In a press conference following a screening of Wasp Network, recut after playing Venice and TIFF, Olivier Assayas recalled combing through the source text, Fernando Morais’s The Last Soldiers of the Cold War: The Story of the Cuban Five, in search of moments or details with a personal immediacy. He hoped to structure the film around such scenes, which feels in tune with his overall body of work: observant of small-scale human drama amid vast geopolitical or technological change. But Wasp Network’s scattershot focus complicates its impact; while Assayas provides comprehensive exposition, it calls to mind the overstuffed notes that precede an edited draft.
The film begins in Cuba after the collapse of the Soviet Union: under the United States’s embargo on Cuban goods, the nation is stricken by extreme poverty and frequent blackouts, while Castro’s regime is in decline. We meet René González (Édgar Ramírez, reuniting with Assayas nearly a decade after 2010’s Carlos), a pilot, at home in Havana with his wife Olga (Penélope Cruz, wonderful in limited scenes) and daughter Irma (Osdeymi Pastrana Miranda). When René announces that he has to leave this sweet domestic scene to “go to work,” it easily foreshadows the film’s emotional throughlines: René soon slashes his radio connections and charts a flight path for Florida. When he arrives in Miami, he finds himself among other Cuban defectors, including another pilot, Juan Pablo Roque (Wagner Moura), with whom Assayas splits the film’s focus for the first hour or so. René is hopeful that Olga and Irma will be able to join him in the States; meanwhile, Olga continues working at a tannery in Havana, where everyone believes René to be a traitor. But it’s hardly a spoiler to say that midway through the film, the “Wasp Network” assembles—a group of exiled Cuban spies working to infiltrate anti-Castroist terrorist groups—and Gael García Bernal rounds out the ensemble.

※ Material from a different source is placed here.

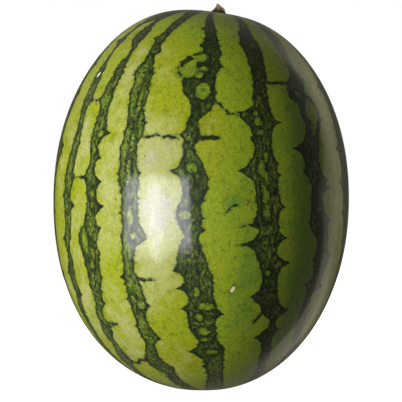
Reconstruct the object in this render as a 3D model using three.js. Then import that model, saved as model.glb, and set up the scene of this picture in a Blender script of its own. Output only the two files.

Over the first hour, Assayas compounds jam-packed scenes into a breathless sprint. In theory, this disorientating speed could be interesting: as the focus shifts to espionage, it evokes a state of constant flux in identity and affiliation. This serves Assayas well in some of René’s flight sequences; the purpose of a particular mission can unexpectedly transform. But many passages are distractingly exposition-heavy, flitting from character to character as though shuttling through a chronology. Assayas isn’t operating in conventional thriller templates, but he lacks a clear sense of the story he wants to tell. At one point, he cuts quickly between a van driving away and a plane taking off—both framed in tepid medium shots, flattened by compressed depth-of-field. This ten-second sequence seems oddly provocative: it dulls motion and removes any rhythmic slickness, miles away from Carlos’s energetic action setpieces. This deadening effect suggests the film’s distended passage of time, separating René from Olga and perpetuating a seemingly endless political struggle. But in this case, distant aesthetic rhymes don’t add up to a sharp, confident whole.